Abramyan, who claims that she didn’t lose a pound on the program, argues in the suit that there is no scientific evidence that the products cause weight loss. Furthermore, she alleges, although the ads maintain that the supplements are “USDA approved,” they are, “neither certified as an effective weight-loss aid by the USDA nor anything more than standard dietary supplements incapable of causing weight loss.”

According to the complaint, the Florida-based company used misleading before-and-after pictures of Alley, who did not shed her weight from the Organic Liaison Program, but because of, “an above average exercise regimen and extremely low calorie diet,” which included “five to seven hours of daily exercising as part of her stint on ‘Dancing with the Stars’ (DWTS) in the spring of 2011.”

“In peddling the Organic Liaison Programs, which are sold online and on QVC, Ms. Alley attributes her weight loss to the program, but in reality, Ms. Alley’s weight loss is due to nothing more than the tried and true concept of diet and exercise,” the suit says.

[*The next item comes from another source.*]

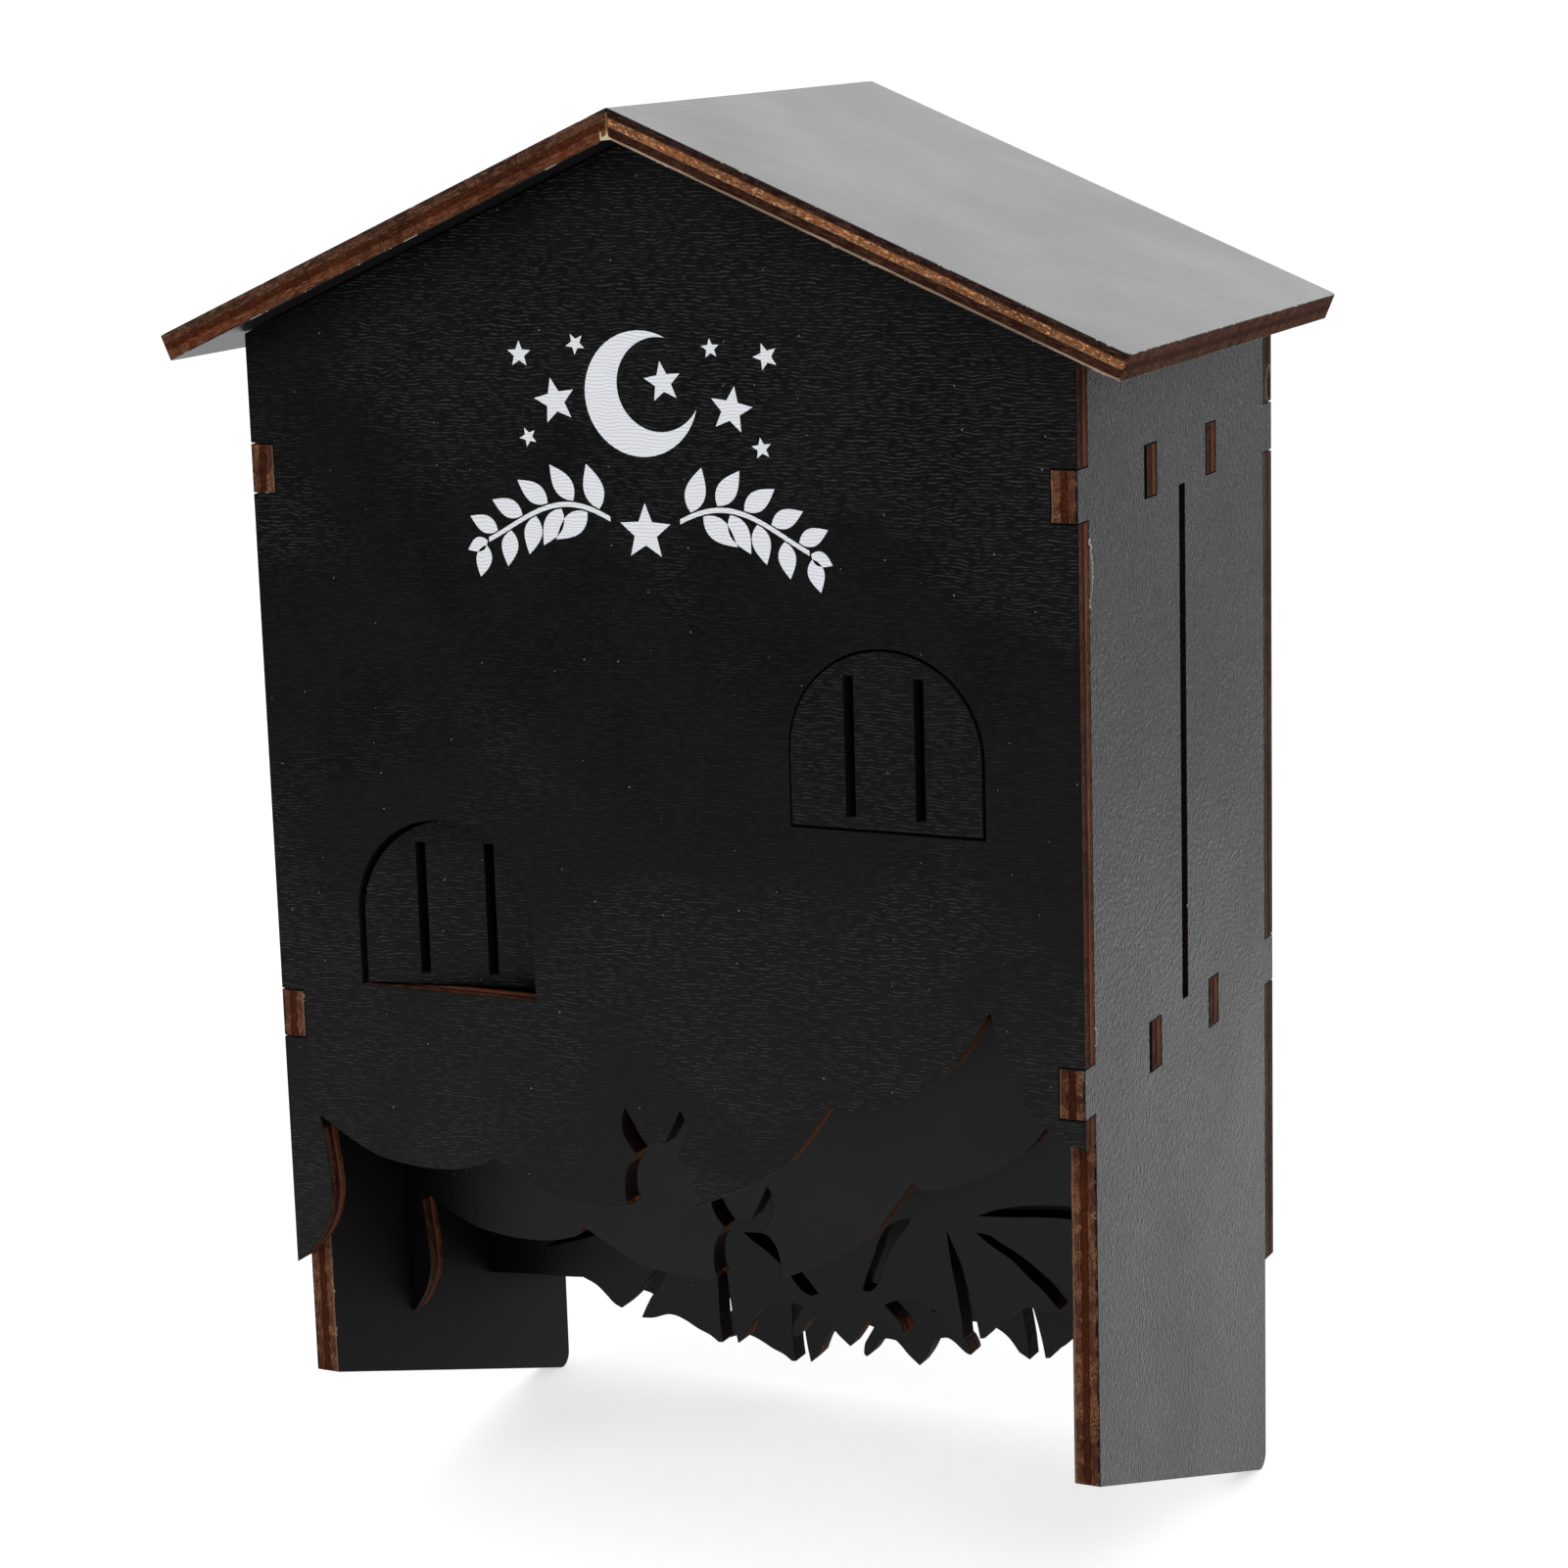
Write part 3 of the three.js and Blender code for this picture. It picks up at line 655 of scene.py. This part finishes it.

Organic Liaison disputed the claims, calling them “patently false.”

“Ms. Alley participated in DWTS for only a short period of time during her approximately 1 1/2 year participation in the Organic Liaison program; the vast majority of her weight loss had nothing to do with her participation in that show,” the company told ABC News in a statement. “It is Ms. Alley’s persistence over 1 1/2 years on the Organic Liaison program, coupled with regular exercise, that lead to her dramatic weight loss over that time period; this is consistent with Organic Liaison’s advertising and representations, none of which create false net impressions to the reasonable consumer…We will vigorously defend ourselves against these frivolous claims.”

The suit seeks an unspecified amount in damages for false advertising on behalf of costumers who have used the Organic Liaison program since July 2008.